Cover for The Divine Comedy
Published
May 1, 2023
Reading Time
1 min
*The Divine Comedy* stands as one of the most influential works in Western literature, taking readers on an epic journey through the afterlife: from the nine circles of Hell (Inferno), up the mountain of Purgatory (Purgatorio), and finally to Paradise (Paradiso). Written in the early 14th century, Dante's masterpiece blends theology, philosophy, politics, and personal experience into a cohesive vision of the medieval worldview. Let's be honest about how the three parts land: **Inferno** is the masterpiece. The imagery is visceral and unforgettable. The concept of *contrapasso*—each sinner's punishment mirroring their sin—is poetic justice made literal. Fortune-tellers walk with their heads twisted backward, unable to see ahead. Flatterers wade through excrement. Traitors are frozen in ice, gnawed eternally by Satan himself. The famous inscription above Hell's gate sets the tone: > "Abandon all hope, ye who enter here." **Purgatorio** loses momentum. Critics often call it the weakest section, and I agree. The mountain-climbing structure is clever, but the drama is muted. Souls are being cleansed, not punished—less visceral, less memorable. **Paradiso** is theologically dense and hard to love.
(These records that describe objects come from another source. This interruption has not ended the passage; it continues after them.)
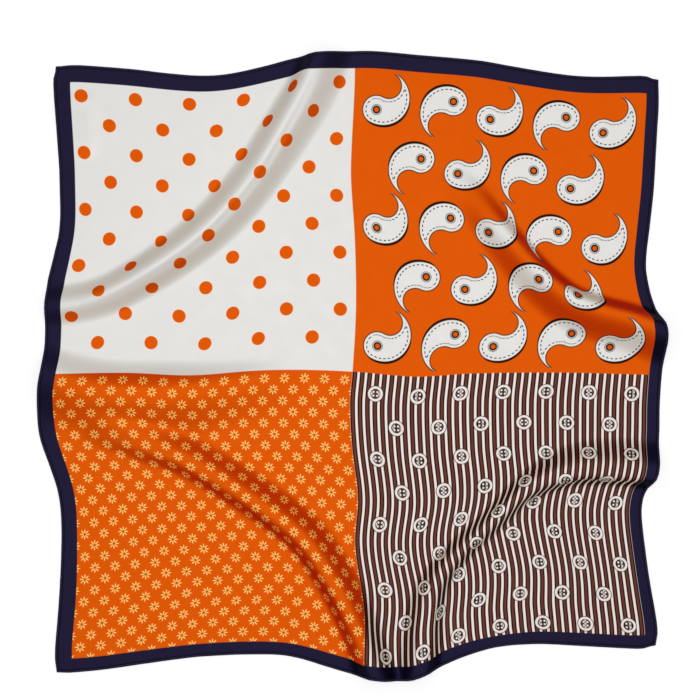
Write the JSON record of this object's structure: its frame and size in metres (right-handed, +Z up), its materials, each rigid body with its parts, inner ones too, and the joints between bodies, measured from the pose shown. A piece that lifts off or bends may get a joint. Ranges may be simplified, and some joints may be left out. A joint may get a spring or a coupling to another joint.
{
  "type": "silk square scarf",
  "caption": "Square silk scarf with rolled hems, laid flat face up, with soft diagonal folds around its corners and a sewn-in label under one edge.",
  "frame": {"origin": "middle of the scarf's outline in plan, on the surface it lies on", "axes": "+Z up, out of the printed face; +Y towards the edge above the dotted and motif quarters; +X towards the right-hand edge seen from above"},
  "size_m": [0.7, 0.7018, 0.0244],
  "materials": {
    "silk_print": "printed silk twill, soft sheen",
    "silk_hem": "navy silk twill, rolled and hand stitched",
    "label_satin": "plain woven satin ribbon, blank"
  },
  "bodies": {
    "root": {"panel": "silk_print", "hem_top": "silk_hem", "hem_right": "silk_hem", "hem_bottom": "silk_hem", "hem_left": "silk_hem", "care_label": "label_satin"}
  },
  "joints": []
}
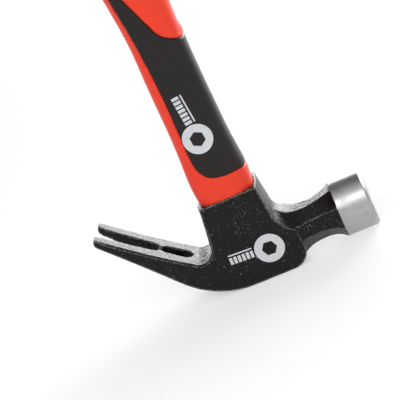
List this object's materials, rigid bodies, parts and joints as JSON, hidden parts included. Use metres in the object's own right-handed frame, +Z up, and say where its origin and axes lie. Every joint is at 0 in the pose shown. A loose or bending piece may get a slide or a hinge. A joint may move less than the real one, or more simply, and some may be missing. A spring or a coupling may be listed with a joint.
{
  "type": "claw hammer",
  "caption": "Claw hammer with a forged steel head, a curved split claw with a keyhole nail slot, and a red and black two-material handle on a glass-fibre rod.",
  "frame": {"origin": "on the handle's centre line at the flat crown of the head", "axes": "+Z up the handle from head to butt, +X toward the striking face, +Y across the cheeks"},
  "size_m": [0.1324, 0.0282, 0.33],
  "materials": {
    "forged_steel_black": "semi-gloss black paint over rough forged steel",
    "ground_steel": "bare steel, turned and ground",
    "fibreglass": "pultruded glass fibre in clear resin",
    "epoxy": "cast amber resin",
    "red_jacket": "satin moulded plastic",
    "black_soft": "fine matt thermoplastic rubber",
    "print_white": "white pad-printed ink"
  },
  "bodies": {
    "root": {"head": "forged_steel_black", "fibreglass_core": "fibreglass", "eye_epoxy": "epoxy", "handle_jacket": "red_jacket", "soft_grip": "black_soft"}
  },
  "joints": []
}
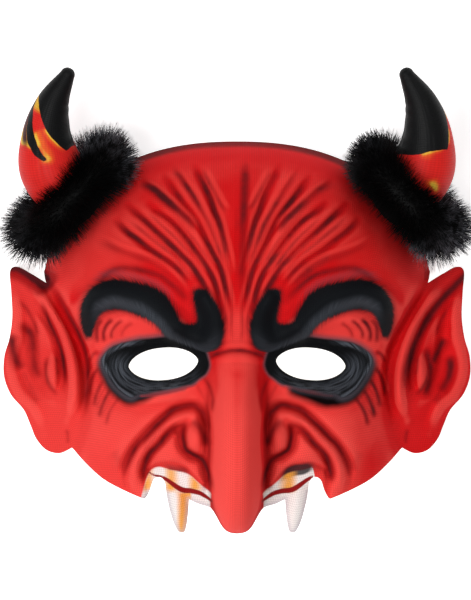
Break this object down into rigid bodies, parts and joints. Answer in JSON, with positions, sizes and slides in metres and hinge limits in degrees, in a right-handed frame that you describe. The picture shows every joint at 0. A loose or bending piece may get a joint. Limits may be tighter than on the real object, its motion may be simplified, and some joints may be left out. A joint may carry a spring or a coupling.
{
  "type": "devil half mask",
  "caption": "Moulded foam and fabric half mask of a devil's face with hooked nose, pointed ears, fangs, padded curved horns and long-haired cuffs.",
  "frame": {"origin": "on the surface that the mask lies on, under the middle of its outer box", "axes": "+Z out of the face, +Y up the face towards the horns, +X to the right of someone who looks at the face"},
  "size_m": [0.2332, 0.2244, 0.1064],
  "materials": {
    "printed_fabric": "printed polyester knit on moulded foam, matt",
    "horn_fabric": "printed polyester knit over padding, slight sheen",
    "long_hair": "long-haired artificial fur"
  },
  "bodies": {
    "root": {"face_sheet": "printed_fabric", "horn_left": "horn_fabric", "horn_right": "horn_fabric", "fur_cuff_left": "long_hair", "fur_cuff_right": "long_hair"}
  },
  "joints": []
}
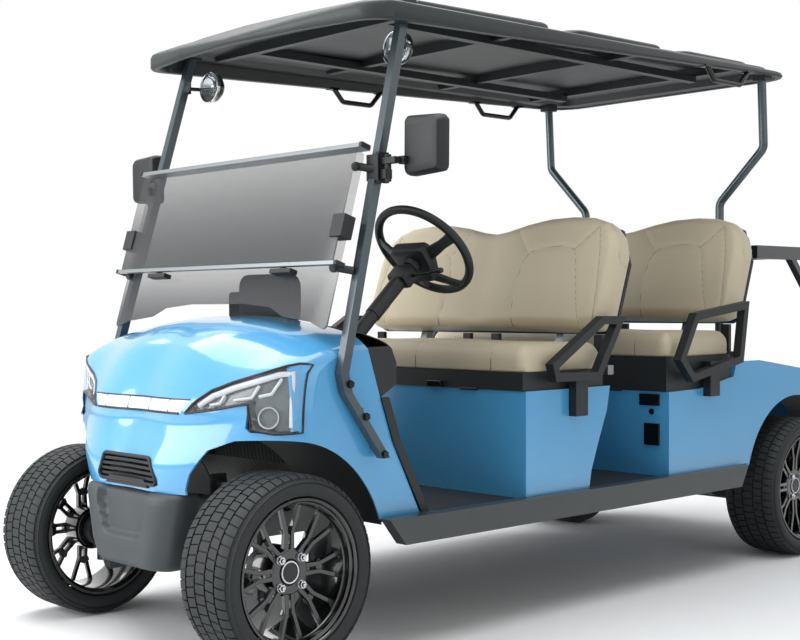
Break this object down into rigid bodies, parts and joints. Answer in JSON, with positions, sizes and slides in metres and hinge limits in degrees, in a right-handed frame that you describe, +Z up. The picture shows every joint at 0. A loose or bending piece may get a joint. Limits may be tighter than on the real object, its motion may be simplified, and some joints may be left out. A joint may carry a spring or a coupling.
{
  "type": "golf cart",
  "caption": "Open four-seat electric golf cart with two forward-facing benches, folding windscreen, long roof, bag well and spoked alloy wheels.",
  "frame": {"origin": "middle of the bounding box, on the ground", "axes": "+Z up, the cart's front points to -Y, +X is the driver's left"},
  "size_m": [1.444, 3.21, 1.85],
  "materials": {
    "body_blue": "gloss, coloured body panels",
    "frame_black": "satin black paint on steel",
    "trim_black": "grained black moulding",
    "gloss_black": "gloss black moulding",
    "bumper_grey": "matt dark grey moulding",
    "sill_grey": "satin dark grey",
    "alloy_black": "gloss black alloy",
    "bare_alloy": "satin extrusion",
    "tyre_rubber": "matt",
    "seat_vinyl": "stitched vinyl over foam",
    "pane": "tinted acrylic",
    "lens": "clear lamp lens",
    "lens_red": "red lamp lens",
    "steel_grey": "grey painted steel",
    "belt_black": "belt hardware",
    "battery": "battery case"
  },
  "bodies": {
    "cart": {"chassis_frame": "frame_black", "floor_pan": "trim_black", "sills": "sill_grey", "front_cowl": "body_blue", "headlamps": "lens", "lamp_bar": "lens", "lower_grille": "trim_black", "front_bumper": "bumper_grey", "wheel_liners": "trim_black", "dashboard": "trim_black", "leg_trims": "trim_black", "windscreen_panes": "pane", "windscreen_rails": "bare_alloy", "front_pillars": "frame_black", "rear_pillars": "frame_black", "roof": "trim_black", "roof_handles": "frame_black", "side_mirrors": "gloss_black", "pillar_lamps": "gloss_black", "front_seat_box": "body_blue", "rear_body": "body_blue", "bag_well": "trim_black", "bag_rack": "frame_black", "battery_pack": "battery", "rear_axle": "steel_grey", "rear_suspension": "steel_grey", "front_suspension": "steel_grey", "rack_housing": "steel_grey", "steering_column": "trim_black", "tail_lamps": "lens_red", "rear_bumper": "frame_black", "pedals": "frame_black", "backrests": "seat_vinyl", "backrest_shells": "trim_black", "seat_frames": "frame_black", "armrests": "trim_black", "seat_belts": "belt_black"},
    "steering_wheel": {"steering_wheel": "trim_black"},
    "steering_rack": {"steering_rack": "steel_grey"},
    "knuckle_left": {"knuckle_left": "steel_grey"},
    "knuckle_right": {"knuckle_right": "steel_grey"},
    "wheel_front_left": {"front_left_rim": "alloy_black", "front_left_tyre": "tyre_rubber"},
    "wheel_front_right": {"front_right_rim": "alloy_black", "front_right_tyre": "tyre_rubber"},
    "wheel_rear_left": {"rear_left_rim": "alloy_black", "rear_left_tyre": "tyre_rubber"},
    "wheel_rear_right": {"rear_right_rim": "alloy_black", "rear_right_tyre": "tyre_rubber"},
    "seat_front": {"front_seat_pan": "trim_black", "front_seat_cushion": "seat_vinyl"},
    "seat_rear": {"rear_seat_pan": "trim_black", "rear_seat_cushion": "seat_vinyl"}
  },
  "joints": [
    {"name": "steering_wheel_turn", "type": "hinge", "parent": "cart", "child": "steering_wheel", "pos_m": [0.265, -0.575, 1.127], "axis": [0, 0.7431, 0.6691], "range_deg": [-420, 420]},
    {"name": "knuckle_left_steer", "type": "hinge", "parent": "cart", "child": "knuckle_left", "pos_m": [0.388, -1.345, 0.26], "axis": [0, 0, 1], "range_deg": [-28, 28]},
    {"name": "knuckle_right_steer", "type": "hinge", "parent": "cart", "child": "knuckle_right", "pos_m": [-0.388, -1.345, 0.26], "axis": [0, 0, 1], "range_deg": [-28, 28]},
    {"name": "rack_slide", "type": "slide", "parent": "cart", "child": "steering_rack", "axis": [1, 0, 0], "range_m": [-0.05, 0.05]},
    {"name": "wheel_front_left_spin", "type": "hinge", "parent": "knuckle_left", "child": "wheel_front_left", "pos_m": [0.466, -1.345, 0.26], "axis": [1, 0, 0], "continuous": true},
    {"name": "wheel_front_right_spin", "type": "hinge", "parent": "knuckle_right", "child": "wheel_front_right", "pos_m": [-0.466, -1.345, 0.26], "axis": [1, 0, 0], "continuous": true},
    {"name": "wheel_rear_left_spin", "type": "hinge", "parent": "cart", "child": "wheel_rear_left", "pos_m": [0.514, 1.155, 0.26], "axis": [1, 0, 0], "continuous": true},
    {"name": "wheel_rear_right_spin", "type": "hinge", "parent": "cart", "child": "wheel_rear_right", "pos_m": [-0.514, 1.155, 0.26], "axis": [1, 0, 0], "continuous": true},
    {"name": "front_seat_tip", "type": "hinge", "parent": "cart", "child": "seat_front", "pos_m": [0, -0.44, 0.6923], "axis": [1, 0, 0], "range_deg": [0, 55]},
    {"name": "rear_seat_tip", "type": "hinge", "parent": "cart", "child": "seat_rear", "pos_m": [0, 0.318, 0.6549], "axis": [1, 0, 0], "range_deg": [0, 55]}
  ],
  "couplings": [
    {"joint": "knuckle_left_steer", "follows": "steering_wheel_turn", "ratio": 0.066667},
    {"joint": "knuckle_right_steer", "follows": "steering_wheel_turn", "ratio": 0.066667},
    {"joint": "rack_slide", "follows": "steering_wheel_turn", "m_per_rad": -0.006725}
  ]
}
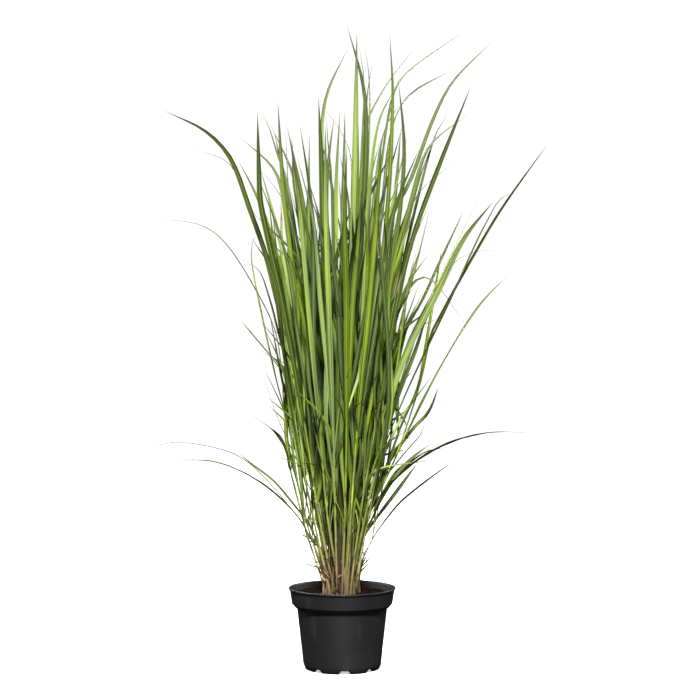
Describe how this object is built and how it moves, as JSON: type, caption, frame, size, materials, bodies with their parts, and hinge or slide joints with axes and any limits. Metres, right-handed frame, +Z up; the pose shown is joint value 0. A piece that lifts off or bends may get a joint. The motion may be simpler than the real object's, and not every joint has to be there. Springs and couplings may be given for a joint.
{
  "type": "potted ornamental grass clump",
  "caption": "Tall clump of narrow arching grass blades growing from straw-coloured culms in a plain black round nursery pot filled with dark potting mix.",
  "frame": {"origin": "on the pot's axis, level with the undersides of its feet", "axes": "+Z up along the pot's axis; -Y towards the viewer, +X to the viewer's right"},
  "size_m": [0.712, 0.6044, 1.1616],
  "materials": {
    "pot_plastic": "satin",
    "potting_mix": "matte",
    "grass_fresh": "satin",
    "grass_mid": "satin",
    "grass_grey": "satin"
  },
  "bodies": {
    "root": {"pot": "pot_plastic", "potting_mix": "potting_mix", "shoot_01": "grass_fresh", "shoot_02": "grass_mid", "shoot_03": "grass_grey", "shoot_04": "grass_fresh", "shoot_05": "grass_mid", "shoot_06": "grass_grey", "shoot_07": "grass_fresh", "shoot_08": "grass_mid", "shoot_09": "grass_grey", "shoot_10": "grass_fresh", "shoot_11": "grass_mid", "shoot_12": "grass_grey", "shoot_13": "grass_fresh", "shoot_14": "grass_mid", "shoot_15": "grass_grey", "shoot_16": "grass_fresh", "shoot_17": "grass_mid", "shoot_18": "grass_grey", "shoot_19": "grass_fresh", "shoot_20": "grass_mid", "shoot_21": "grass_grey", "shoot_22": "grass_fresh", "shoot_23": "grass_mid", "shoot_24": "grass_grey", "shoot_25": "grass_fresh", "shoot_26": "grass_mid", "shoot_27": "grass_grey", "shoot_28": "grass_fresh", "shoot_29": "grass_mid", "shoot_30": "grass_grey", "shoot_31": "grass_fresh", "shoot_32": "grass_mid", "shoot_33": "grass_grey", "shoot_34": "grass_fresh", "shoot_35": "grass_mid", "shoot_36": "grass_grey", "shoot_37": "grass_fresh", "shoot_38": "grass_mid", "shoot_39": "grass_grey", "shoot_40": "grass_fresh"}
  },
  "joints": []
}
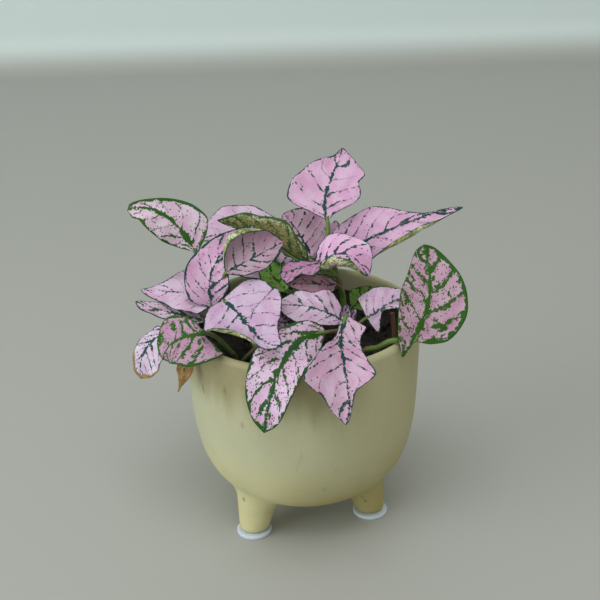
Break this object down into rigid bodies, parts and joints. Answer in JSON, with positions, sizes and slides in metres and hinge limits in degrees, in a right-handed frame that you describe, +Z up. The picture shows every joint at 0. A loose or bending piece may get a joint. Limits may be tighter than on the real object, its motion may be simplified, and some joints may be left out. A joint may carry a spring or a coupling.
{
  "type": "potted polka dot plant",
  "caption": "Small footed ceramic pot filled with soil, holding a bushy polka dot plant with pink, green-veined leaves.",
  "frame": {"origin": "on the surface that the object stands on, under the centre of the whole object's box; the pot's axis stands 1.9 mm to the right of it and 3.5 mm behind it", "axes": "+Z up along the pot's axis, +X to the right as seen from the pictured front, +Y to the back"},
  "size_m": [0.14, 0.1202, 0.1612],
  "materials": {
    "pot_ceramic": "matte pale yellow-green",
    "pad_silicone": "translucent bluish white, satin",
    "potting_soil": "rough, very dark brown",
    "foliage": "pink leaf with dark green veins and margin, satin",
    "reddish_stalk": "dull reddish brown"
  },
  "bodies": {
    "root": {"pot": "pot_ceramic", "pad_left": "pad_silicone", "pad_right": "pad_silicone", "pad_back": "pad_silicone", "soil": "potting_soil", "stem_main": "foliage", "stem_left": "foliage", "stem_left_front": "foliage", "stem_centre": "foliage", "stem_front": "foliage", "stem_right": "foliage", "stem_back": "foliage", "stalk_bare": "reddish_stalk"}
  },
  "joints": []
}
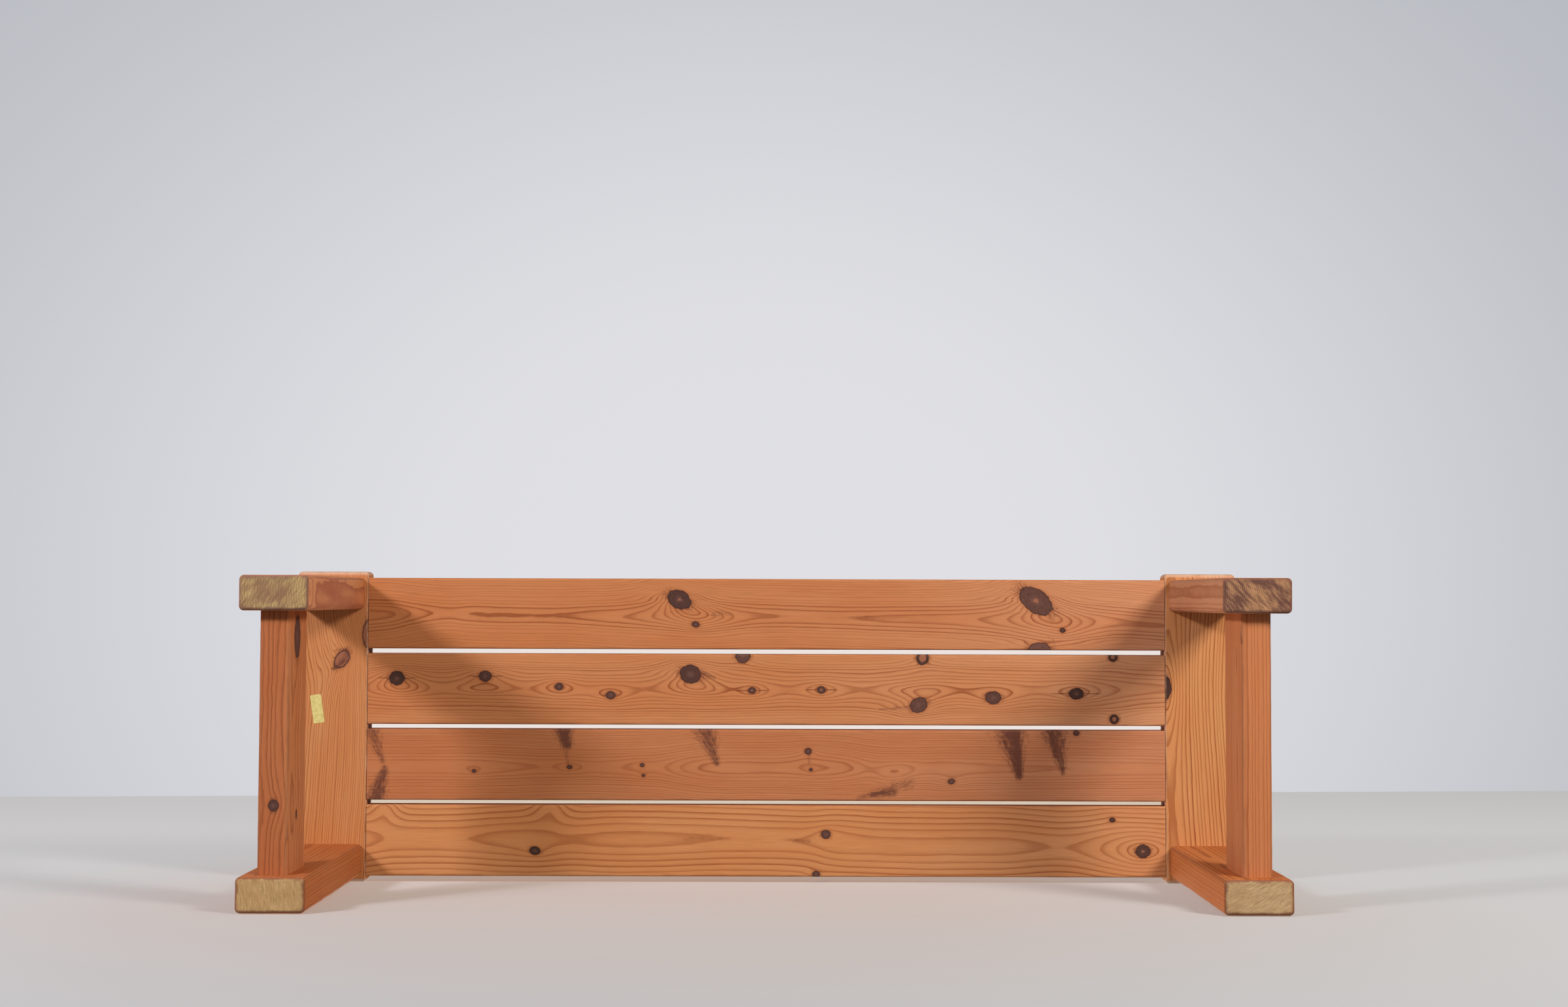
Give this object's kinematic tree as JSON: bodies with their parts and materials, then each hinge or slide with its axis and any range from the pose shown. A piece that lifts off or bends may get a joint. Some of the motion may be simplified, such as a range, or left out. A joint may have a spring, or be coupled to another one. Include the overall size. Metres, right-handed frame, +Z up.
{
  "type": "slatted pine bench",
  "caption": "Low free-standing pine bench with a slatted seat between two raised end boards, block legs and a low stretcher at each end.",
  "frame": {"origin": "on the floor, under the middle of the seat", "axes": "+Z up, X along the bench with the blank label under the -X end board, Y from front to back"},
  "size_m": [1.4, 0.46, 0.43],
  "materials": {
    "end_board_left": "satin clear lacquer over aged pine",
    "end_board_right": "satin clear lacquer over aged pine",
    "slat_1": "satin clear lacquer over aged pine",
    "slat_2": "satin clear lacquer over aged pine",
    "slat_3": "satin clear lacquer over aged pine",
    "slat_4": "satin clear lacquer over aged pine",
    "leg": "satin clear lacquer over aged pine",
    "stretcher": "satin clear lacquer over aged pine",
    "dowel": "bare beech",
    "label": "matt yellowed paper, blank"
  },
  "bodies": {
    "root": {"end_board_left": "end_board_left", "end_board_right": "end_board_right", "slat_1": "slat_1", "slat_2": "slat_2", "slat_3": "slat_3", "slat_4": "slat_4", "leg_left_front": "leg", "leg_left_back": "leg", "leg_right_front": "leg", "leg_right_back": "leg", "stretcher_left": "stretcher", "stretcher_right": "stretcher", "slat_dowels": "dowel", "leg_dowels": "dowel", "stretcher_dowels": "dowel", "blank_label": "label"}
  },
  "joints": []
}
Many readers—historically and today—abandon the *Comedy* during this section. Heaven lacks dramatic tension. The light gets brighter, the theology gets denser, and the modern reader drifts. But the final line remains one of the most beautiful in literature: > "The love that moves the sun and the other stars." The Virgil-Dante dynamic carries the first two books. Virgil as guide, mentor, and stand-in for human reason—able to navigate Hell and Purgatory but unable to enter Paradise. It's a compelling relationship, and losing Virgil at the gates of Heaven is genuinely affecting. Translation matters enormously. The Mandelbaum version is widely praised; Clive James's quatrain-based translation has poetic energy. Pick one that works for you. For epic scope, pair with *The Iliad*—different tradition, same foundational status. For something more accessible with similar cyclical-time themes, try *One Hundred Years of Solitude*.